#### To be done
Restate the opening lines of the material below word for word, stopping after the line that contains "return node.outputs[2]".

#### Source material
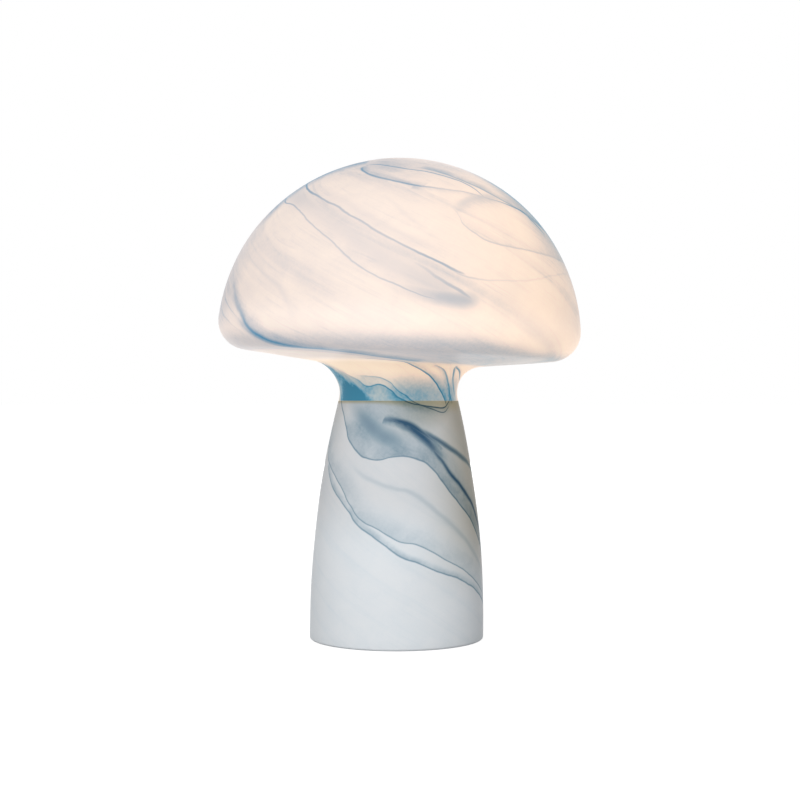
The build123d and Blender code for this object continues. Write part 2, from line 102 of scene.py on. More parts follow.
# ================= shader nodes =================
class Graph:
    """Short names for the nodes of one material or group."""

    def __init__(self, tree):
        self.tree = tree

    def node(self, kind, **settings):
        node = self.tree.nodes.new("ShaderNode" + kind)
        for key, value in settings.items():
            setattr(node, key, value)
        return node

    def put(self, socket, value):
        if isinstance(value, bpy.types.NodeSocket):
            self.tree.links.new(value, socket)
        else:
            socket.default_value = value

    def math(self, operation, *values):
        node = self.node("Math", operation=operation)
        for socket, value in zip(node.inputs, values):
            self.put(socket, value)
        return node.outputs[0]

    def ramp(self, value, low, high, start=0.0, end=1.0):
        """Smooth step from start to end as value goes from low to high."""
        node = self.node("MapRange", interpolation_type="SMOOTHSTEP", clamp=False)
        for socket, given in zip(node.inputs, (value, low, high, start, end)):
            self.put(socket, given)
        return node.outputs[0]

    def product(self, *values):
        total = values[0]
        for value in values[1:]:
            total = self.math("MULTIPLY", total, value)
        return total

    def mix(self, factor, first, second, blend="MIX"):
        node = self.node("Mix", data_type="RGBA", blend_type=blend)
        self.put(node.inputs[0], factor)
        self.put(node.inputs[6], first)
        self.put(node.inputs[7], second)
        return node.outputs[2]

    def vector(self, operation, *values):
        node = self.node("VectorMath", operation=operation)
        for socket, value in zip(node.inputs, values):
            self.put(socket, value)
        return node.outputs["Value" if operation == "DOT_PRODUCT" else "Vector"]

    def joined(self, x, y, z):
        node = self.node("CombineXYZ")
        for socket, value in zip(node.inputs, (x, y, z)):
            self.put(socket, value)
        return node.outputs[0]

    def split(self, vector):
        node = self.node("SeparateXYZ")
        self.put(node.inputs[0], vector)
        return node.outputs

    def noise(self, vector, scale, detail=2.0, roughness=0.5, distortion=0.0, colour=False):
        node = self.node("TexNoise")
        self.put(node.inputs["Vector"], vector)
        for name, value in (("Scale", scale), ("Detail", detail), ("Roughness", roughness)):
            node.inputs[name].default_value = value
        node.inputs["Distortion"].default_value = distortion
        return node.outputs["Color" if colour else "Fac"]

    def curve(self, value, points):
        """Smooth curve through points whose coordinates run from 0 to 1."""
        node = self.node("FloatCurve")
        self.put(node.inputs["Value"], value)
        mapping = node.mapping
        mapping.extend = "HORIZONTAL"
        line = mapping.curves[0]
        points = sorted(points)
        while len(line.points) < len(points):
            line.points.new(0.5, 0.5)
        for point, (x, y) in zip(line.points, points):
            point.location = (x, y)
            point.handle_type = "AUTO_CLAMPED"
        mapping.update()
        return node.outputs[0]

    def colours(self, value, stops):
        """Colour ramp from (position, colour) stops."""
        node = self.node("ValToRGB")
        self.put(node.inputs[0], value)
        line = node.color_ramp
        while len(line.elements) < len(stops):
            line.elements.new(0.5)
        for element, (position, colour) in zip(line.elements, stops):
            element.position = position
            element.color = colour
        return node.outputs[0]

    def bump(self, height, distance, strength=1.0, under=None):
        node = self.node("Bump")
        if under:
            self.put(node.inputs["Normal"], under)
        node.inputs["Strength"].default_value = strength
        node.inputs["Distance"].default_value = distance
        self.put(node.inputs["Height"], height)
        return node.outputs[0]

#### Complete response
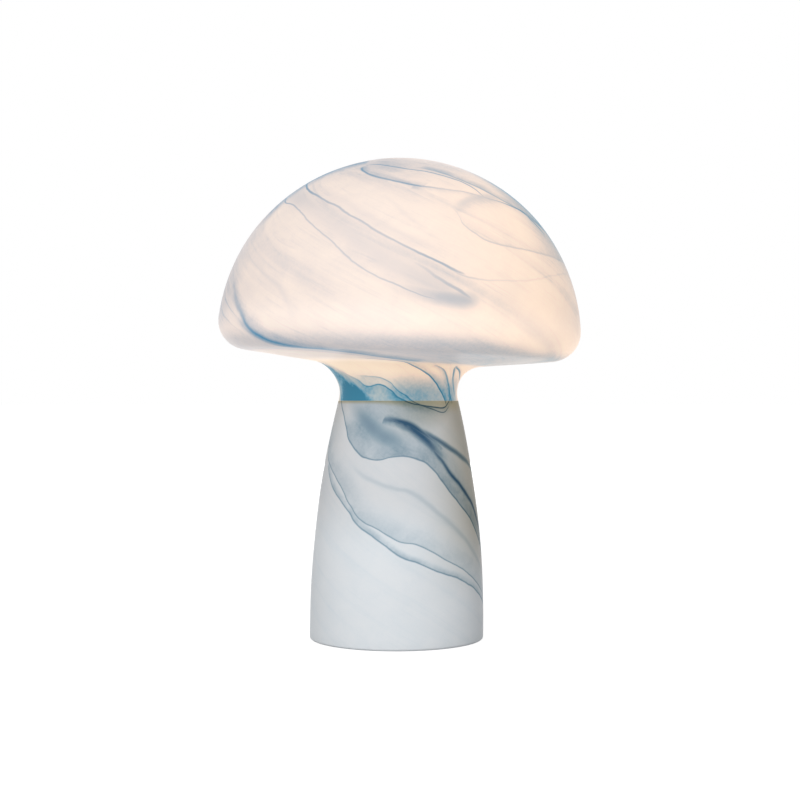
The build123d and Blender code for this object continues. Write part 2, from line 102 of scene.py on. More parts follow.
# ================= shader nodes =================
class Graph:
    """Short names for the nodes of one material or group."""

    def __init__(self, tree):
        self.tree = tree

    def node(self, kind, **settings):
        node = self.tree.nodes.new("ShaderNode" + kind)
        for key, value in settings.items():
            setattr(node, key, value)
        return node

    def put(self, socket, value):
        if isinstance(value, bpy.types.NodeSocket):
            self.tree.links.new(value, socket)
        else:
            socket.default_value = value

    def math(self, operation, *values):
        node = self.node("Math", operation=operation)
        for socket, value in zip(node.inputs, values):
            self.put(socket, value)
        return node.outputs[0]

    def ramp(self, value, low, high, start=0.0, end=1.0):
        """Smooth step from start to end as value goes from low to high."""
        node = self.node("MapRange", interpolation_type="SMOOTHSTEP", clamp=False)
        for socket, given in zip(node.inputs, (value, low, high, start, end)):
            self.put(socket, given)
        return node.outputs[0]

    def product(self, *values):
        total = values[0]
        for value in values[1:]:
            total = self.math("MULTIPLY", total, value)
        return total

    def mix(self, factor, first, second, blend="MIX"):
        node = self.node("Mix", data_type="RGBA", blend_type=blend)
        self.put(node.inputs[0], factor)
        self.put(node.inputs[6], first)
        self.put(node.inputs[7], second)
        return node.outputs[2]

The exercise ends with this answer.